- DATA:
───
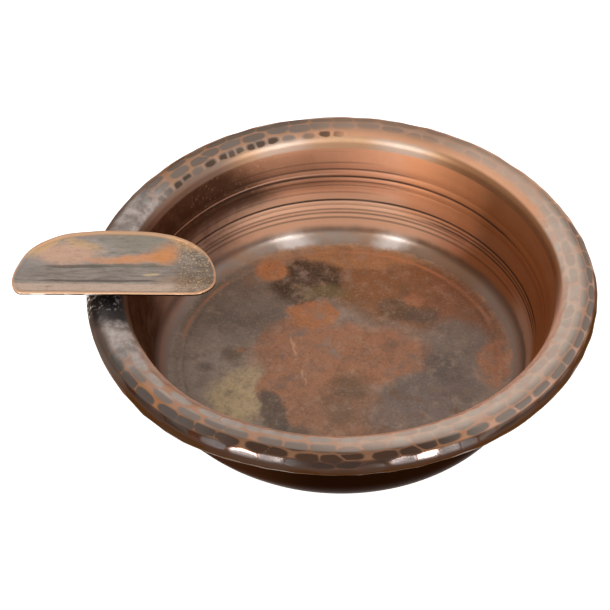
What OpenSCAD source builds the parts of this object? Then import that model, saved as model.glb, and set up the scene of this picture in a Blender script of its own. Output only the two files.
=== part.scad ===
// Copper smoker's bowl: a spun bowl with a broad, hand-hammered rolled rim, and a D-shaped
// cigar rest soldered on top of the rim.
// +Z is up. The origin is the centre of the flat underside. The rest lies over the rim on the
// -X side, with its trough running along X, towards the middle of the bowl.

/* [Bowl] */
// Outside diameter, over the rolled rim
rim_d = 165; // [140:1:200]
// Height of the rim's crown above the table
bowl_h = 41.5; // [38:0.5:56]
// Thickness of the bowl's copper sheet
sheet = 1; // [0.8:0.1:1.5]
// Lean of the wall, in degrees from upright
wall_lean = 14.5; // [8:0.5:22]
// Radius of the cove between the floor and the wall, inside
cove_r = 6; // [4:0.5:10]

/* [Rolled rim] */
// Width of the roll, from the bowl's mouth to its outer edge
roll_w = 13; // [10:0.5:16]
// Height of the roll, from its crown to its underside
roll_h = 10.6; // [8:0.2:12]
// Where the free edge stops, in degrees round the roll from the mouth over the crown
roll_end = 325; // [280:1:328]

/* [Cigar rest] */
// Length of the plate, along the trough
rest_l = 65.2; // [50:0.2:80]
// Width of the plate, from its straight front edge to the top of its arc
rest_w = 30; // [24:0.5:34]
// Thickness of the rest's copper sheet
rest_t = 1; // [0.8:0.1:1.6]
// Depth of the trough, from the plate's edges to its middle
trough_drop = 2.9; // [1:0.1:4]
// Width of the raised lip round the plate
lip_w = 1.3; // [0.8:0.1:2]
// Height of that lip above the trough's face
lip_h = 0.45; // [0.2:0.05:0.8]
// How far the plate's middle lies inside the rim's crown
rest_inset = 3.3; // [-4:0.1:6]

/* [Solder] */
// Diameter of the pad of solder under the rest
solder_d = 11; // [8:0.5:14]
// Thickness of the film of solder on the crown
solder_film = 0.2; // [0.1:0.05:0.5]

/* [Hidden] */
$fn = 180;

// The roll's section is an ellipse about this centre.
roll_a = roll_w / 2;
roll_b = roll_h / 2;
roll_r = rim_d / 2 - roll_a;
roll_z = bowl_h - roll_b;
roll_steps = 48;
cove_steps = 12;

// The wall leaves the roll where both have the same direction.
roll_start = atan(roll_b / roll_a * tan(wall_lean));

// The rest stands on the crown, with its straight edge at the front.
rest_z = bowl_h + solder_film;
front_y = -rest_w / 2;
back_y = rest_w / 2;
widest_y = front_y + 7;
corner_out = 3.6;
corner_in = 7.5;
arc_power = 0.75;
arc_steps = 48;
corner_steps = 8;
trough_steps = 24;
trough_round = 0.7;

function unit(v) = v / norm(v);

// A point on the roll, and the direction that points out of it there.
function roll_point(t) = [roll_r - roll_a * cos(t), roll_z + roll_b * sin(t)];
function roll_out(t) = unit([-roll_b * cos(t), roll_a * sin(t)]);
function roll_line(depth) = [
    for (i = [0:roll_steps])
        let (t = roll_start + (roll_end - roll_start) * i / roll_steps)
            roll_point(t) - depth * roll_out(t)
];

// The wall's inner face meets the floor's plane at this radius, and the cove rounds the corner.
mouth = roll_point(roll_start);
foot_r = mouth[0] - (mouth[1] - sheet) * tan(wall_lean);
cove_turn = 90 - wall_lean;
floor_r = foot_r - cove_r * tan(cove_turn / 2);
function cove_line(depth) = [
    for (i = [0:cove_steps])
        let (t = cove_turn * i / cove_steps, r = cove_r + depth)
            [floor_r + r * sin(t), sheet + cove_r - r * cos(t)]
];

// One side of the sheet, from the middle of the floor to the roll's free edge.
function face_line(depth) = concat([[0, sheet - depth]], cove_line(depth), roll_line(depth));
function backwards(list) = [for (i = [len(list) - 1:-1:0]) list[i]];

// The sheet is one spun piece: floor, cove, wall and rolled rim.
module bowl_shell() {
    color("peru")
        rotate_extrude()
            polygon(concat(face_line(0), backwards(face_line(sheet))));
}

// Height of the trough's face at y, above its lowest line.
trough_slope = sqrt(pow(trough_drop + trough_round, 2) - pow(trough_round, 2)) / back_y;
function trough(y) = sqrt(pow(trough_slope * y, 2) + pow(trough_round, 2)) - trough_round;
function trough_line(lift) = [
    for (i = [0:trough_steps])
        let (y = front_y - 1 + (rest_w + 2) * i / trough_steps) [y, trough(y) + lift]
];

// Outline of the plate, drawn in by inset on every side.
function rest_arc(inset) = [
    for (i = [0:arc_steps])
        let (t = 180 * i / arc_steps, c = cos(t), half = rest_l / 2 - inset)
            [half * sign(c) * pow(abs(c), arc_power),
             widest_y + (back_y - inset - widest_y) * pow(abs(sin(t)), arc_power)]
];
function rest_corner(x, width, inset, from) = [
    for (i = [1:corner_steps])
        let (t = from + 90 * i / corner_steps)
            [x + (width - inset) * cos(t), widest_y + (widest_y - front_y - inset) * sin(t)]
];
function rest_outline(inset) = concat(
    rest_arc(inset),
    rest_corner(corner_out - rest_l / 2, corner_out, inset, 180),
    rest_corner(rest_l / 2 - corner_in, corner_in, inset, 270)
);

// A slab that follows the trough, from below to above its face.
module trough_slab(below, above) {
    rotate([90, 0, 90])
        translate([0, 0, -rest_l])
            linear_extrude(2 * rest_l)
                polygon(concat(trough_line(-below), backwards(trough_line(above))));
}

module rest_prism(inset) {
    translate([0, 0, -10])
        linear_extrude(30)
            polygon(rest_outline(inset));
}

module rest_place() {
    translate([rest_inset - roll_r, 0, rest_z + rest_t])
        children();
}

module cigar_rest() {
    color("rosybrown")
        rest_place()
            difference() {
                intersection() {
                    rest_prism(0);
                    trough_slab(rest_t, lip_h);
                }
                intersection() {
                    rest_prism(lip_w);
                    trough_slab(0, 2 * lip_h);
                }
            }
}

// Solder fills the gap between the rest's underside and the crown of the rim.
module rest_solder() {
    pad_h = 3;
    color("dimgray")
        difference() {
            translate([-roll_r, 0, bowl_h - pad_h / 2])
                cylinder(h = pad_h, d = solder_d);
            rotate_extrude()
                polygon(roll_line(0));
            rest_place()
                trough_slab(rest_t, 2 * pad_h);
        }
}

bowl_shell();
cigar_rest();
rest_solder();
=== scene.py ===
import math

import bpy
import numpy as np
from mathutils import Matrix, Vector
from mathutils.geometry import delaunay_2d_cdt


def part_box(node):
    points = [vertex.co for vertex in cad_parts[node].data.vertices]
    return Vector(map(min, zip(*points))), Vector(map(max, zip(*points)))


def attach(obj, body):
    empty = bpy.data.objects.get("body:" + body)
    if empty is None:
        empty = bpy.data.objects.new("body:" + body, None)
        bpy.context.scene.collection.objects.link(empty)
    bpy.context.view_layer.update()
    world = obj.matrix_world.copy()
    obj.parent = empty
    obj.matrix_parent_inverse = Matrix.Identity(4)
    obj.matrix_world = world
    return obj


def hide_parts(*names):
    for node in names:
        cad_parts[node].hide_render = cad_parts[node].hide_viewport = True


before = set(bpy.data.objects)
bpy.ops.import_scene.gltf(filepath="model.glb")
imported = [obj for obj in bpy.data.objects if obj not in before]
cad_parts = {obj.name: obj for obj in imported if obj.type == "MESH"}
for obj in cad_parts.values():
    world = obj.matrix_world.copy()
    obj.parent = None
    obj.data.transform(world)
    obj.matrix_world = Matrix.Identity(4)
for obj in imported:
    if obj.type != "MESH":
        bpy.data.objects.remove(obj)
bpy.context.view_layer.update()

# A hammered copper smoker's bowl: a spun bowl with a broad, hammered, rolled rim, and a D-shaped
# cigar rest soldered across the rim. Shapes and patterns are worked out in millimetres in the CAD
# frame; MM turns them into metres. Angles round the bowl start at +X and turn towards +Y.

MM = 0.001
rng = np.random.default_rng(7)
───
- WHAT YOU NEED TO DO: Transcribe, word for word, every line from the line with "crown of the rim." to the line with "bpy.context.scene.collection.objects.link(empty)", inclusive, and output nothing else.

- RESPONSE TO THIS EXERCISE:
// Solder fills the gap between the rest's underside and the crown of the rim.
module rest_solder() {
    pad_h = 3;
    color("dimgray")
        difference() {
            translate([-roll_r, 0, bowl_h - pad_h / 2])
                cylinder(h = pad_h, d = solder_d);
            rotate_extrude()
                polygon(roll_line(0));
            rest_place()
                trough_slab(rest_t, 2 * pad_h);
        }
}

bowl_shell();
cigar_rest();
rest_solder();
=== scene.py ===
import math

import bpy
import numpy as np
from mathutils import Matrix, Vector
from mathutils.geometry import delaunay_2d_cdt


def part_box(node):
    points = [vertex.co for vertex in cad_parts[node].data.vertices]
    return Vector(map(min, zip(*points))), Vector(map(max, zip(*points)))


def attach(obj, body):
    empty = bpy.data.objects.get("body:" + body)
    if empty is None:
        empty = bpy.data.objects.new("body:" + body, None)
        bpy.context.scene.collection.objects.link(empty)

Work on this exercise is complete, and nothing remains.